> _Stated task_
Copy, without any alteration, the lines from the one that includes "two files only." up to and including the one that includes "wasm.setup();".

-- Begin Supplied material --

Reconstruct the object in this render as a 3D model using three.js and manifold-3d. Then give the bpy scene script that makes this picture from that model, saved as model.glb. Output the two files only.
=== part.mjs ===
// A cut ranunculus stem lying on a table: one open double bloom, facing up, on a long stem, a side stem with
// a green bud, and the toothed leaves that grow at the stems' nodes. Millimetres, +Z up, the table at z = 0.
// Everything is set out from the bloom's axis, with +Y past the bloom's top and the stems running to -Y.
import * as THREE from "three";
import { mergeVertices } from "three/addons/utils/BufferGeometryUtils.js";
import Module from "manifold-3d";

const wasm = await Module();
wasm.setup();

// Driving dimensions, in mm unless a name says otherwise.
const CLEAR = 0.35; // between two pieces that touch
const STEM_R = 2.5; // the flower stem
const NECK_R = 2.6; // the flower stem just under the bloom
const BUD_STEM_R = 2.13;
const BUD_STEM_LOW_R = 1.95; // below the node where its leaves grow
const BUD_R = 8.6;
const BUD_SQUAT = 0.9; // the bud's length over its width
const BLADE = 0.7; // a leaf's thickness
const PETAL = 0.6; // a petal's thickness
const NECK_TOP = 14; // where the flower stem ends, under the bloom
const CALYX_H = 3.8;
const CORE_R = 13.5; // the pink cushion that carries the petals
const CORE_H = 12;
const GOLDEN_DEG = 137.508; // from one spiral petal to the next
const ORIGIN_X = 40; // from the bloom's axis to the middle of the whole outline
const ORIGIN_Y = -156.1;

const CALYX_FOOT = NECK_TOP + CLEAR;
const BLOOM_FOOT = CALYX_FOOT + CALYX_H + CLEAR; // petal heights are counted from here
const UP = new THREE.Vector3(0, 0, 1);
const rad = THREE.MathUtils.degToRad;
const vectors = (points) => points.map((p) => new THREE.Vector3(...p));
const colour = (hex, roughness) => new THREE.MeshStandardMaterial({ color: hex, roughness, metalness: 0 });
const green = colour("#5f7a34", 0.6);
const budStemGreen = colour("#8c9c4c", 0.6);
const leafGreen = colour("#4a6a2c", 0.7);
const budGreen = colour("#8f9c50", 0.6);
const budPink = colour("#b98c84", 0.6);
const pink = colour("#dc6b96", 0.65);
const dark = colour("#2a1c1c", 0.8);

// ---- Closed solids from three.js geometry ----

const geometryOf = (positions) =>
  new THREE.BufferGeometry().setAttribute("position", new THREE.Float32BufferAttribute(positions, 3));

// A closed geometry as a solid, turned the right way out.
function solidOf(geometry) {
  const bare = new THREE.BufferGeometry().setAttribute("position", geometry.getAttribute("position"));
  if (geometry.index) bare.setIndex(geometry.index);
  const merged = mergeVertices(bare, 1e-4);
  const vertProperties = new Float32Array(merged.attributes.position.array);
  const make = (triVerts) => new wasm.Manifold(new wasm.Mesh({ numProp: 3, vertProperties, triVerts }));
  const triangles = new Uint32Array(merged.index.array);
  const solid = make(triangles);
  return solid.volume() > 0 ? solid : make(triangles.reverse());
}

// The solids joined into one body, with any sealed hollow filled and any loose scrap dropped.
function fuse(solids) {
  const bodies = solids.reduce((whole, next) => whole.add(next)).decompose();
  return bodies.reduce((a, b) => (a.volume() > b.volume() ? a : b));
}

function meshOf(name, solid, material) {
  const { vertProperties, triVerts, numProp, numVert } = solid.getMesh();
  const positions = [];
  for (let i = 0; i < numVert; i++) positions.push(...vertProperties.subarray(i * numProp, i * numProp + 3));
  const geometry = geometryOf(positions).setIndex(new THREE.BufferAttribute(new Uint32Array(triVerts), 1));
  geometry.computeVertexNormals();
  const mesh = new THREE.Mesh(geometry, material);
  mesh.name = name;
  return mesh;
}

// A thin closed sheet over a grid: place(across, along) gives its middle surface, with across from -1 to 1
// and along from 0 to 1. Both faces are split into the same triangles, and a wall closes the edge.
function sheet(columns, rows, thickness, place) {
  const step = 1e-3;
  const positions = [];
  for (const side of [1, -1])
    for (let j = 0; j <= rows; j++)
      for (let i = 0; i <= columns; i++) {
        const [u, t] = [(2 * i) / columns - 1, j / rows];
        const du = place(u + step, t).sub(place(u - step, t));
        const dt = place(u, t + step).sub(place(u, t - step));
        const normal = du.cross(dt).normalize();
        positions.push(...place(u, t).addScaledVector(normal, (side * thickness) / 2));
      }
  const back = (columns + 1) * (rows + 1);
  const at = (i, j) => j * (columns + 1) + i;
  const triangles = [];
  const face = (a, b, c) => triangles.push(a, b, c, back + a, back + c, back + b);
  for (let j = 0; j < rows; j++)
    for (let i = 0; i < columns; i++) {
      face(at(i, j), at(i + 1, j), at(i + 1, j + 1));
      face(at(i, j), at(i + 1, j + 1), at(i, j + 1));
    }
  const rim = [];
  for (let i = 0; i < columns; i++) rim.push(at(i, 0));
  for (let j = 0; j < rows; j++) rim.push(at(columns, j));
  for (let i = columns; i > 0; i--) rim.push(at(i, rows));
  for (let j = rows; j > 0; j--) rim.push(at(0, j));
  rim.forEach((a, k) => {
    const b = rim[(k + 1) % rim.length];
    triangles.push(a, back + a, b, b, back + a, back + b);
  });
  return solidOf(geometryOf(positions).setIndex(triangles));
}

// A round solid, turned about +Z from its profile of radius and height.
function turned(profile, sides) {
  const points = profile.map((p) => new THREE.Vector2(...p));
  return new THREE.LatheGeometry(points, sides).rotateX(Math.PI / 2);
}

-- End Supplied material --
-- Begin Supplied material --

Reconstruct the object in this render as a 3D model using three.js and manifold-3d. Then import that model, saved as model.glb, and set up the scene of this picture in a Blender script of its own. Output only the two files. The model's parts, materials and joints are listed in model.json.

-- End Supplied material --
-- Begin Supplied material --

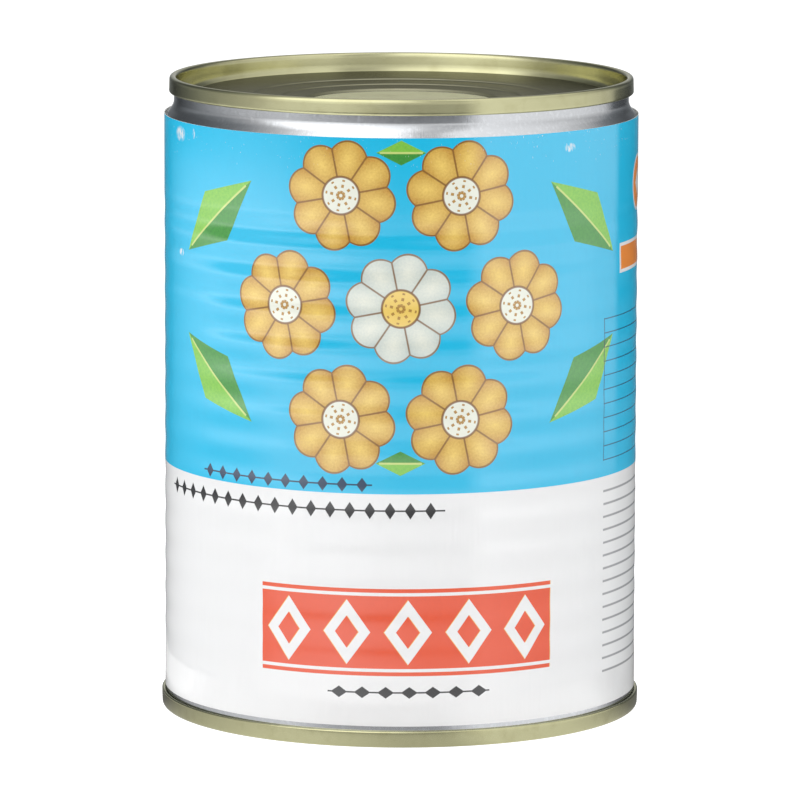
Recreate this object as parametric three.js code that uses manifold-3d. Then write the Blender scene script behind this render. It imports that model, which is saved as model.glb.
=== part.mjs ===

-- End Supplied material --

> _Final result_
Reconstruct the object in this render as a 3D model using three.js and manifold-3d. Then give the bpy scene script that makes this picture from that model, saved as model.glb. Output the two files only.
=== part.mjs ===
// A cut ranunculus stem lying on a table: one open double bloom, facing up, on a long stem, a side stem with
// a green bud, and the toothed leaves that grow at the stems' nodes. Millimetres, +Z up, the table at z = 0.
// Everything is set out from the bloom's axis, with +Y past the bloom's top and the stems running to -Y.
import * as THREE from "three";
import { mergeVertices } from "three/addons/utils/BufferGeometryUtils.js";
import Module from "manifold-3d";

const wasm = await Module();
wasm.setup();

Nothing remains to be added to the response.